Le numérique éducatif en temps de crise

Un Webinaire sur l’usage des outils numériques dans l’enseignement catholique s’est tenu le 1er avril dernier. Parmi les intervenants : des responsables du réseau Optic et du Sgec, ainsi que des acteurs de terrain venus témoigner de leurs pratiques depuis le début de la crise sanitaire.

François Husson

« C’est un moment nouveau et étrange », a déclaré le père Renaud Laby, en ouverture du webinaire organisé par le Secrétariat général de l’enseignement catholique (Sgec) et le réseau Optic (Ordre des prêcheurs pour la technologie l’innovation et la communication), le 1er avril dernier, en remplacement de la rencontre nationale prévue ce même jour à Montrouge (92). « Il nous faudra être attentif à la manière de transformer ce qu’on vit actuellement en quelque chose de construit », a ajouté le directeur du pôle formation d’Optic. Animé par Jérôme Brunet, responsable du département Éducation du Sgec, le webinaire « Comprendre la société numérique » était centré sur les usages des outils numériques dans l’enseignement catholique.

 

Parmi les intervenants, Philippe de Labarthe, expert en technologie éducative, a pointé les déplacements opérés par la crise : la réorganisation des familles et le problème de leur équipement, la disparité des outils utilisés par des enseignants contraints de créer des contenus, le monopole des grandes plateformes face aux start-ups qui peinent à capter un public. « Le numérique éducatif, ce n’est pas seulement la technologie, c’est aussi l’usage qu’en font les enseignants qui recherchent d’abord l’efficience technique avant la créativité pédagogique. Ils devront dire leurs besoins pour l’après », a estimé l’expert.

 

Quatre témoignages de terrain

 

Quatre témoignages de terrain ont suivi. François Jourdain, chef d’établissement du Christ-Roi, à Tours, a dressé un bilan de ce qui se vit dans son école : « Chaque élève a un ordinateur portable et un compte créé sur la G Suite. Nous échangeons en visio, en chat, dans une classroom où les devoirs sont échangés entre enseignants et élèves. Les plus jeunes ont été brusqués, les parents n’étaient pas tous à l’aise. Nous avons manqué de temps, mais cela va nous servir pour notre projet informatique. » Jean-Marie Quiniou, directeur d’un collège rural des Côtes-d’Armor, a reconnu pour sa part utiliser surtout Pronote, et sa fonction cahier de textes. « C’est un outil connu.

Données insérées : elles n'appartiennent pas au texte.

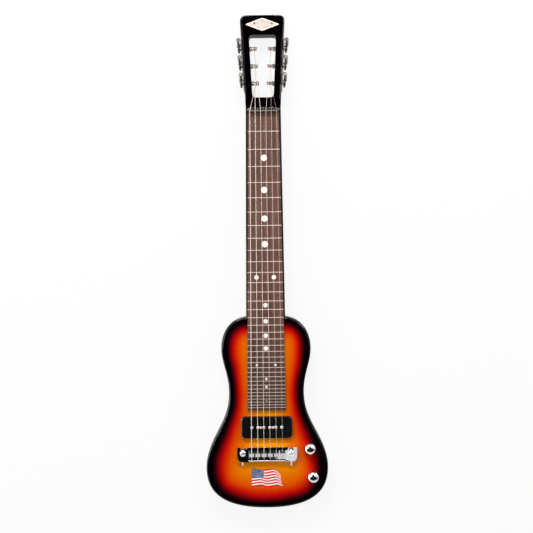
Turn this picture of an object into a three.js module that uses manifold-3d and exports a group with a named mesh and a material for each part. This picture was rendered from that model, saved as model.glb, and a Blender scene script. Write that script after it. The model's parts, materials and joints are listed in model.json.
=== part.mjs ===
// A six-string lap steel guitar lying on its back, head towards +Y and strings facing +Z.
// Lengths are in millimetres. The origin lies under the middle of the guitar, on the surface
// that it rests on. The bass side is at -X and the treble side, with the knobs, at +X.

import * as THREE from "three";
import { mergeVertices } from "three/addons/utils/BufferGeometryUtils.js";
import Module from "manifold-3d";

const wasm = await Module();
wasm.setup();

// Driving dimensions
const SCALE_LENGTH = 571.5;
const HEAD_LENGTH = 167.3;
const TAIL_LENGTH = 94.2;
const BODY_THICK = 40;
const STRING_LIFT = 13;
const STRING_COUNT = 6;

// Clearances and the overrun of a cutter past what it cuts
const SEAT_GAP = 0.3;
const RUN_GAP = 0.3;
const OVERRUN = 5;
const MERGE_TOLERANCE = 0.0001;

// Counts of sides for round pieces
const ROUND_SIDES = 10;
const SMALL_SIDES = 8;
const HOLE_SIDES = 6;
const HEX_SIDES = 6;
const POT_SIDES = 12;
const KNOB_SIDES = 16;

// Stations along the guitar
const TOTAL_LENGTH = HEAD_LENGTH + SCALE_LENGTH + TAIL_LENGTH;
const HEAD_TOP_Y = TOTAL_LENGTH / 2;
const TAIL_Y = -TOTAL_LENGTH / 2;
const NUT_Y = HEAD_TOP_Y - HEAD_LENGTH;
const BRIDGE_Y = NUT_Y - SCALE_LENGTH;
const STRING_Z = BODY_THICK + STRING_LIFT;

// Body outline
const UPPER_BOUT_HALF = 75.5;
const WAIST_HALF = 63.1;
const LOWER_BOUT_HALF = 102.6;
const SHOULDER_AHEAD = 228;
const UPPER_BOUT_AHEAD = 174.8;
const WAIST_AHEAD = 101.2;
const LOWER_BOUT_BEHIND = 26.5;
const BODY_EDGE = 4;
const SHOULDER_Y = BRIDGE_Y + SHOULDER_AHEAD;
const UPPER_BOUT_Y = BRIDGE_Y + UPPER_BOUT_AHEAD;
const WAIST_Y = BRIDGE_Y + WAIST_AHEAD;
const LOWER_BOUT_Y = BRIDGE_Y - LOWER_BOUT_BEHIND;
const SHOULDER_SHARES = [0.82, 0.085, 0.35];
const WAIST_SHARES = [0.335, 0.405];
const FLARE_SHARES = [0.442, 0.383];
const TAIL_SHARES = [0.59, 0.755];

// Neck and headstock
const NECK_BACK_Z = 10;
const NECK_NUT_HALF = 29.5;
const NECK_HEEL_HALF = 33;
const HEEL_DEPTH = 60;
const NECK_EDGE = 1.5;
const HEAD_THICK = 22;
const HEAD_TOP_HALF = 38.6;
const HEAD_CORNER = 11.5;
const HEAD_EDGE = 2.5;
const RAMP_LENGTH = 16;
const HEAD_FACE_Z = NECK_BACK_Z + HEAD_THICK;

// Window in the headstock
const WINDOW_TOP_DROP = 34.1;
const WINDOW_LENGTH = 105.9;
const WINDOW_TOP_HALF = 23.1;
const WINDOW_LOW_HALF = 17.9;
const WINDOW_CORNER = 6;

// Fretboard
const BOARD_THICK = 5;
const BOARD_NUT_HALF = 26.1;
const BOARD_END_HALF = 32.2;
const FRET_COUNT = 35;
const FRETS_PER_OCTAVE = 12;
const SLOT_WIDTH = 1;
const SLOT_DEPTH = 0.8;

// Nut bar
const NUT_HALF = 24.6;
const NUT_DEPTH = 8.5;
const NUT_WALL = 2;
const NUT_BASE = 2.4;
const NUT_RISE = 0.5;
const NUT_EAR_RADIUS = 2.9;
const NUT_EAR_HEIGHT = 4.2;
const NUT_EAR_X = 24;
const NUT_SCREW_RADIUS = 1.3;
const NUT_SCREW_HEAD = 2.2;
const NUT_SCREW_HEAD_HEIGHT = 1;
const NUT_SCREW_LENGTH = 14;

// Strings, from the treble side to the bass side
const WIRE_DIAMETERS = [0.36, 0.46, 0.62, 0.82, 1.06, 1.32];
const NUT_SPREAD = 44.6;
const BRIDGE_SPREAD = 51.8;
const WIRE_SIDES = 6;
const LOOP_STEPS = 18;
const LOOP_COUNT = 2;
const TURN_GAP = 0.5;
const BALL_RADIUS = 1.75;
const BALL_LENGTH = 3;

// Nameplate
const PLATE_HALF_WIDTH = 29.4;
const PLATE_HALF_HEIGHT = 11.1;
const PLATE_THICK = 1.4;
const PLATE_RIM = 1.8;
const PLATE_PANEL_DEPTH = 0.5;
const PLATE_TIP = 3;
const PLATE_TOP_DROP = 16.7;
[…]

On a mis un disque dur en réseau pour déposer et prendre les ressources, et on converse via l’ENT Moodle, déjà mis en place depuis quatre ans. Tout fonctionne bien, si ce n’est que les enseignants surchargent les élèves. » Autre écho avec Catherine Guinoiseau, responsable du service numérique à la direction diocésaine d’Angers : « Ceux qui s’en sortent le mieux communiquent simplement. Le mail n’est pas suffisant, et c’est une surcharge de gestion. Pour éviter les pratiques désordonnées de certains enseignants, mieux vaut utiliser un ou deux outils harmonisés, et se méfier des réseaux sociaux, qui ne protègent pas les données personnelles ». Enfin, Emmanuel Vandroux, directeur diocésain à Versailles, s’est réjoui de la mise en place d’« une vraie continuité éducative et pastorale, même sans relation réelle ». « Il faudra cependant inventer de nouveaux outils pour tous, afin d’éviter les écarts. Le retour d’expérience ne devra pas se limiter à la technologie, mais aux différences de niveaux et aux notions apprises », a-t-il ajouté.

 

En conclusion, le père Renaud Laby a insisté sur la dimension occultée des outils numériques : le rapport au corps, et une communication non verbale qui doit se soucier d’être bien perçue. « Le numérique ne remplacera pas le lien direct », a-t-il insisté. « On a expérimenté cette nécessité mais que gardera-t-on ? », s’est demandé Philippe de Labarthe qui a alerté sur la nécessité de se former pour faire les bons choix, un thème au centre d’une prochaine rencontre avec le réseau Optic, prévue à l’automne 2020.

 

 

 

 

Optic: Pour un humanisme numérique

Le réseau Optic (Ordre des prêcheurs pour la technologie l’innovation et la communication), fondé par le père dominicain Éric Salobir en 2012 (cf. son portrait dans ECA 395, p. 38-39), invite tous les acteurs du numérique à respecter la place de l’Homme. Il intervient auprès du Conseil pontifical, dans la Silicon Valley et aide l’enseignement catholique à penser son rapport avec les nouvelles technologies.